Households across Australia are massively deploying small-scale solar and increasingly combining this with battery storage: about 32% of dwellings in South Australia, 33% in Queensland and 27% of Western Australia had solar PV by 2018, with substantial shares in several other states and territories as well, a trend that is showing no sign of slowing down.

In a recent poll, published in November 2019, climate change ranked second as the most important problem facing Australia, a concern that had increase since 2018. In another survey published just before the elections in May 2019, more than 80% of Australians want the government to enhance their climate action, and more than 90% want to see more renewable energy. Three quarters want to see the Government do more to increase the number of electric cars.

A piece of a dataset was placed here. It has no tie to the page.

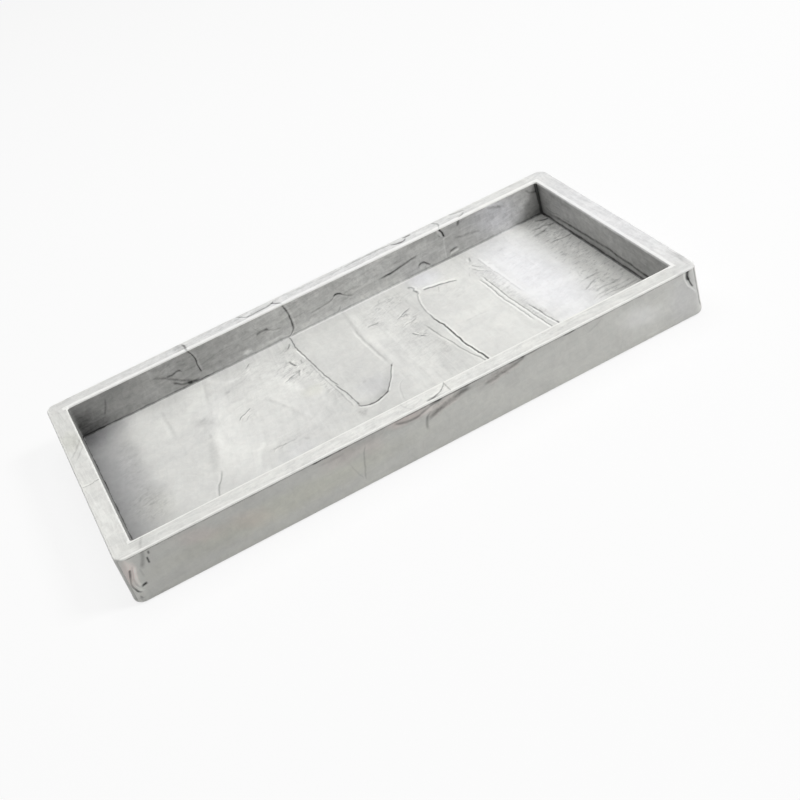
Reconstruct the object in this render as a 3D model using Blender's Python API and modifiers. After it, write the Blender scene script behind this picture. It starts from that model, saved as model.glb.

In a survey capturing the views of Australian business and industry, 92% of respondents say Australia’s current climate and energy policy is insufficient to meet the required targets. A further sign of escalating and widespread public disquiet and concern at their government’s lack of action on climate change were the unprecedented, nationwide strikes by school children in late November 2018 and March 2019 followed by larger protests joined by unions and the general public in September 2019 before the UN Climate Summit with an estimated 300 000 people attending in Australia.